Location:  Located on Ninini Point just south of the airport in Lihue.
Latitude: N 21.9549
Longitude:  W 159.33573

Year Constructed:  1933 (station established 1897). Active
Tower Height:  80 feet    Focal Plane:  112 feet

Reinforced concrete tower; DCB-24 aerobeacon (1985). The original 4th order Fresnel lens, removed in 1984
Nawiliwili Lighthouse
Nini Point, which marks the northern entrance to Nawiliwili Bay, was leased by the Hawaiian government from the Lihue Plantation in 1897 as a site for a lighthouse. Several light structures have served at the point over the years. The first was a wooden, frame tower, forty feet high and surmounted by a lamp room, which housed a light and reflector at an elevation of seventy feet above the sea.

The original Nawiliwili trestle tower was torn down and replaced with a lens lantern atop a thirty-three and a half foot tall mast. The new light was first exhibited on December 22, 1906, and was rebuilt in 1923.

The present eighty-six -foot concrete tower was constructed in 1932 along with a new three-bedroom keeper's dwelling set on concrete block footings.
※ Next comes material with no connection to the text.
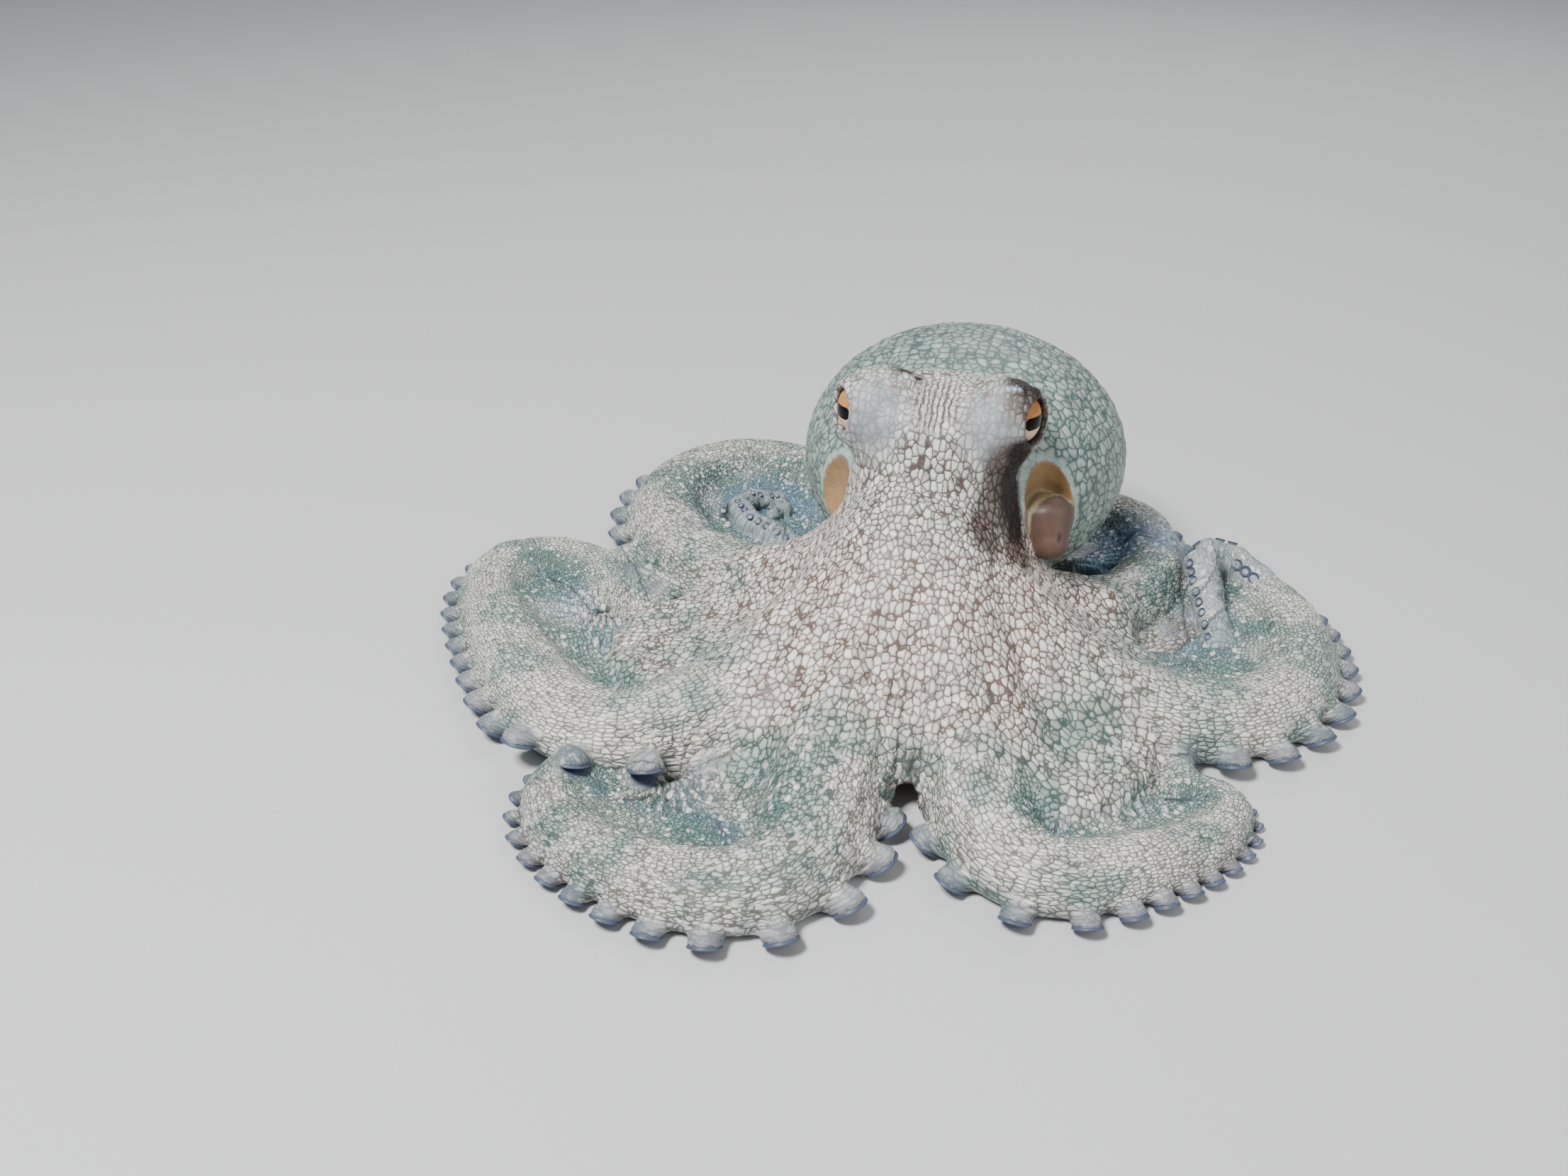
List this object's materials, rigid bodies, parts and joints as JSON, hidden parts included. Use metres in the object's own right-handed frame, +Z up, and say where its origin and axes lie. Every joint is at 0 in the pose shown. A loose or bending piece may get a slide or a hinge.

The Nawiliwili Lighthouse was automated in 1953, however an attendant remained at the station and was responsible for routine maintenance of the Nawiliwili Light and seven minor lights on the island.  The lantern room has been removed from the tower, compromising the structure's beauty.
Barbers Point Lighthouse
Barbers Point, HI

Location:  Located on Barbers Point, west of Honolulu.
Latitude:  N 21.29639
Longitude:  W 158.1062

Year Constructed:  1933 (station established 1888). Active
Tower Height:  71 feet    Focal Plane: 85 feet

Reinforced concrete tower, painted white. The lantern was removed in 1964; a DCB-224 aerobeacon is mounted atop the capped tower..
During the first part of 1888, a forty-two-foot tower was constructed of coral stone laid in a cement mortar. Upon completion, the tower was painted white and topped with the red lantern room. The first keeper, A. Along, assumed responsibility for maintaining the light on April 9th 1888.

By 1910, an assistant keeper’s dwelling and an oil house had been added to the station. An oil vapor lamp was installed in 1912, and a new keeper’s dwelling was built atop concrete piers just west of the tower in 1915.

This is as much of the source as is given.